On the night of the US presidential election, on the day of the Brexit referendum result, or when some local populist fired up a surprisingly large crowd with a speech that sounded like total nonsense, many asked the same question in their different languages: “Is this my country? Are these my people?” People in Turkey, after asking these questions for almost two decades and witnessing the gradual political and moral collapse of their homeland, regressed to another dangerous doubt: “Are human beings evil by nature?” That question represents the final defeat of the human mind, and it takes a long and excruciating time to understand that it’s actually the wrong question.

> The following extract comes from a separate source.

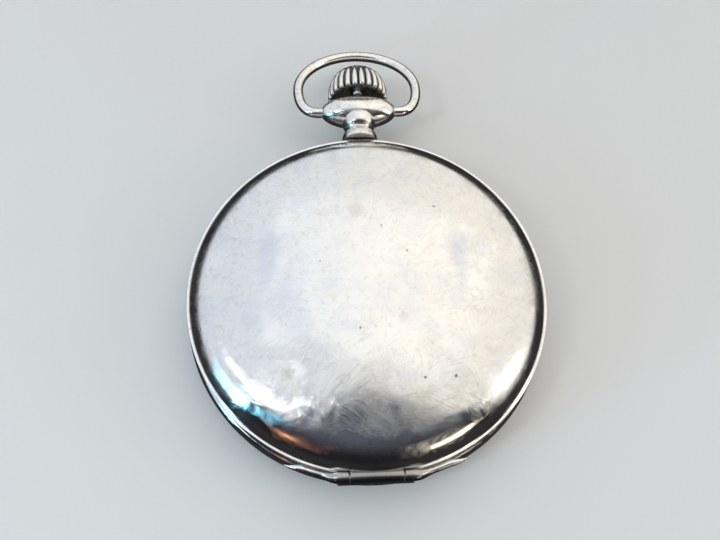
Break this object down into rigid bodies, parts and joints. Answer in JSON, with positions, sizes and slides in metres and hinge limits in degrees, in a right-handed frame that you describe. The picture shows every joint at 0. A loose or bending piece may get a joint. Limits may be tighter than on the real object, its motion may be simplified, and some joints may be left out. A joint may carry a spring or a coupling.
{
  "type": "open face pocket watch",
  "caption": "Round polished silver open-face pocket watch lying face down, domed hinged back, fluted crown and oval bow, with a full lever movement inside.",
  "frame": {"origin": "middle of the crystal's flat outer face, on which the watch lies", "axes": "+Z through the domed back, +Y towards the pendant and bow (12 o'clock), +X to the right seen from the back"},
  "size_m": [0.0512, 0.0704, 0.0146],
  "materials": {
    "case_silver": "worn polish with hairline scratches and small pits",
    "pendant_nickel": "bright worn polish",
    "steel": "polished",
    "blued_steel": "heat blued and polished",
    "movement_nickel": "satin with circular striping",
    "gilt_brass": "satin gilt",
    "enamel": "glossy white enamel",
    "crystal_glass": "clear polished"
  },
  "bodies": {
    "case": {"case_middle": "case_silver", "pendant": "pendant_nickel", "back_hinge_pin": "steel", "bezel_hinge_pin": "steel", "main_plate": "movement_nickel", "barrel_bridge": "movement_nickel", "train_bridge": "movement_nickel", "pallet_bridge": "movement_nickel", "balance_cock": "movement_nickel", "balance_end_cap": "blued_steel", "crown_wheel_screw": "blued_steel", "click_screw": "blued_steel", "click_spring": "blued_steel", "hairspring": "blued_steel", "dial": "enamel", "cock_screw": "blued_steel", "pallet_bridge_screw": "blued_steel", "barrel_bridge_screw_left": "blued_steel", "barrel_bridge_screw_right": "blued_steel", "train_bridge_screw_right": "blued_steel", "train_bridge_screw_lower": "blued_steel", "case_screw_left": "blued_steel", "case_screw_right": "blued_steel"},
    "back_cover": {"back_cover": "case_silver"},
    "bezel": {"bezel": "case_silver", "crystal": "crystal_glass"},
    "bow": {"bow": "pendant_nickel"},
    "winding": {"winding_pinion": "steel"},
    "crown": {"crown": "pendant_nickel", "winding_stem": "steel"},
    "clutch": {"sliding_clutch": "steel"},
    "setting_lever": {"setting_lever": "steel"},
    "clutch_yoke": {"clutch_yoke": "steel"},
    "crown_wheel": {"crown_wheel": "steel"},
    "ratchet": {"ratchet_wheel": "steel", "ratchet_screw": "blued_steel", "barrel_arbor": "steel"},
    "click": {"click": "steel"},
    "barrel": {"mainspring_barrel": "gilt_brass", "barrel_cover": "gilt_brass", "mainspring": "steel"},
    "centre": {"centre_wheel": "gilt_brass", "cannon_pinion": "steel", "minute_hand": "blued_steel"},
    "third": {"third_wheel": "gilt_brass"},
    "fourth": {"fourth_wheel": "gilt_brass", "seconds_hand": "blued_steel"},
    "escape": {"escape_wheel": "steel"},
    "hour": {"hour_wheel": "gilt_brass", "hour_hand": "blued_steel"},
    "minute": {"minute_wheel": "gilt_brass"},
    "setting_wheel": {"setting_wheel": "steel"},
    "pallets": {"pallet_fork": "steel"},
    "balance": {"balance_wheel": "gilt_brass", "balance_staff": "steel", "roller_table": "steel"},
    "regulator": {"regulator": "steel"}
  },
  "joints": [
    {"name": "back_cover_hinge", "type": "hinge", "parent": "case", "child": "back_cover", "pos_m": [0, -0.025, 0.0079], "axis": [1, 0, 0], "range_deg": [0, 95]},
    {"name": "bezel_hinge", "type": "hinge", "parent": "case", "child": "bezel", "pos_m": [0, -0.025, 0.00475], "axis": [-1, 0, 0], "range_deg": [0, 95]},
    {"name": "bow_swing", "type": "hinge", "parent": "case", "child": "bow", "pos_m": [0, 0.03094, 0.007], "axis": [1, 0, 0], "range_deg": [-85, 105]},
    {"name": "winding_turn", "type": "hinge", "parent": "case", "child": "winding", "pos_m": [0, 0.01417, 0.007], "axis": [0, 1, 0], "continuous": true},
    {"name": "crown_slide", "type": "slide", "parent": "winding", "child": "crown", "axis": [0, 1, 0], "range_m": [0, 0.0012]},
    {"name": "clutch_slide", "type": "slide", "parent": "winding", "child": "clutch", "axis": [0, 1, 0], "range_m": [-0.00085, 0]},
    {"name": "setting_lever_turn", "type": "hinge", "parent": "case", "child": "setting_lever", "pos_m": [0.0052, 0.018, 0.0053], "axis": [0, 0, 1], "range_deg": [-18, 0]},
    {"name": "clutch_yoke_turn", "type": "hinge", "parent": "case", "child": "clutch_yoke", "pos_m": [-0.0054, 0.0156, 0.0053], "axis": [0, 0, 1], "range_deg": [-14.5, 0]},
    {"name": "crown_wheel_turn", "type": "hinge", "parent": "case", "child": "crown_wheel", "pos_m": [0, 0.01417, 0.0096], "axis": [0, 0, 1], "continuous": true},
    {"name": "ratchet_turn", "type": "hinge", "parent": "case", "child": "ratchet", "pos_m": [-0.00604, 0.0067, 0.0096], "axis": [0, 0, 1], "continuous": true},
    {"name": "click_swing", "type": "hinge", "parent": "case", "child": "click", "pos_m": [-0.00744, 0.01468, 0.0096], "axis": [0, 0, 1], "range_deg": [0, 8], "stiffness_Nm_per_rad": 0.0001},
    {"name": "centre_turn", "type": "hinge", "parent": "case", "child": "centre", "pos_m": [0, 0, 0.008], "axis": [0, 0, 1], "continuous": true},
    {"name": "barrel_turn", "type": "hinge", "parent": "case", "child": "barrel", "pos_m": [-0.00604, 0.0067, 0.0076], "axis": [0, 0, 1], "continuous": true},
    {"name": "third_turn", "type": "hinge", "parent": "case", "child": "third", "pos_m": [0.00432, -0.00576, 0.008], "axis": [0, 0, 1], "continuous": true},
    {"name": "fourth_turn", "type": "hinge", "parent": "case", "child": "fourth", "pos_m": [0, -0.0096, 0.008], "axis": [0, 0, 1], "continuous": true},
    {"name": "escape_turn", "type": "hinge", "parent": "case", "child": "escape", "pos_m": [-0.00405, -0.01244, 0.0073], "axis": [0, 0, 1], "continuous": true},
    {"name": "hour_turn", "type": "hinge", "parent": "case", "child": "hour", "pos_m": [0, 0, 0.0052], "axis": [0, 0, 1], "continuous": true},
    {"name": "minute_turn", "type": "hinge", "parent": "case", "child": "minute", "pos_m": [0, 0.004, 0.0056], "axis": [0, 0, 1], "continuous": true},
    {"name": "setting_wheel_turn", "type": "hinge", "parent": "case", "child": "setting_wheel", "pos_m": [0, 0.01, 0.0056], "axis": [0, 0, 1], "continuous": true},
    {"name": "balance_swing", "type": "hinge", "parent": "case", "child": "balance", "pos_m": [-0.0115, -0.0055, 0.0094], "axis": [0, 0, 1], "range_deg": [-270, 270], "stiffness_Nm_per_rad": 0.000005},
    {"name": "pallet_swing", "type": "hinge", "parent": "case", "child": "pallets", "pos_m": [-0.0072, -0.00951, 0.0073], "axis": [0, 0, 1], "range_deg": [-6, 6]},
    {"name": "regulator_turn", "type": "hinge", "parent": "case", "child": "regulator", "pos_m": [-0.0115, -0.0055, 0.0112], "axis": [0, 0, 1], "range_deg": [-12, 12]}
  ],
  "couplings": [
    {"joint": "clutch_slide", "follows": "crown_slide", "ratio": -0.7},
    {"joint": "setting_lever_turn", "follows": "crown_slide", "rad_per_m": -250},
    {"joint": "clutch_yoke_turn", "follows": "crown_slide", "rad_per_m": -200},
    {"joint": "crown_wheel_turn", "follows": "winding_turn", "ratio": -0.46154},
    {"joint": "ratchet_turn", "follows": "winding_turn", "ratio": 0.31579},
    {"joint": "barrel_turn", "follows": "centre_turn", "ratio": -0.13889},
    {"joint": "third_turn", "follows": "centre_turn", "ratio": -8},
    {"joint": "fourth_turn", "follows": "centre_turn", "ratio": 60},
    {"joint": "escape_turn", "follows": "centre_turn", "ratio": -600},
    {"joint": "hour_turn", "follows": "centre_turn", "ratio": 0.083333},
    {"joint": "minute_turn", "follows": "centre_turn", "ratio": -0.33333},
    {"joint": "setting_wheel_turn", "follows": "centre_turn", "ratio": 0.33333},
    {"joint": "pallet_swing", "follows": "balance_swing", "ratio": 0.02}
  ]
}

It doesn’t matter if Trump or Erdoğan is brought down tomorrow, or if Nigel Farage had never become a leader of public opinion. The millions of people fired up by their message will still be there, and will still be ready to act upon the orders of a similar figure. And unfortunately, as we experienced in Turkey in a very destructive way, even if you are determined to stay away from the world of politics, the minions will find you, even in your own personal space, armed with their own set of values and ready to hunt down anybody who doesn’t resemble themselves. It is better to acknowledge—and sooner rather than later—that this is not merely something imposed on societies by their often absurd leaders, or limited to digital covert operations by the Kremlin; it also arises from the grassroots. The malady of our times won’t be restricted to the corridors of power in Washington or Westminster. The horrifying ethics that have risen to the upper echelons of politics will trickle down and multiply, come to your town and even penetrate your gated community. It’s a new zeitgeist in the making. This is a historic trend, and it is turning the banality of evil into the evil of banality. For though it appears in a different guise in every country, it is time to recognize that what is occurring affects us all.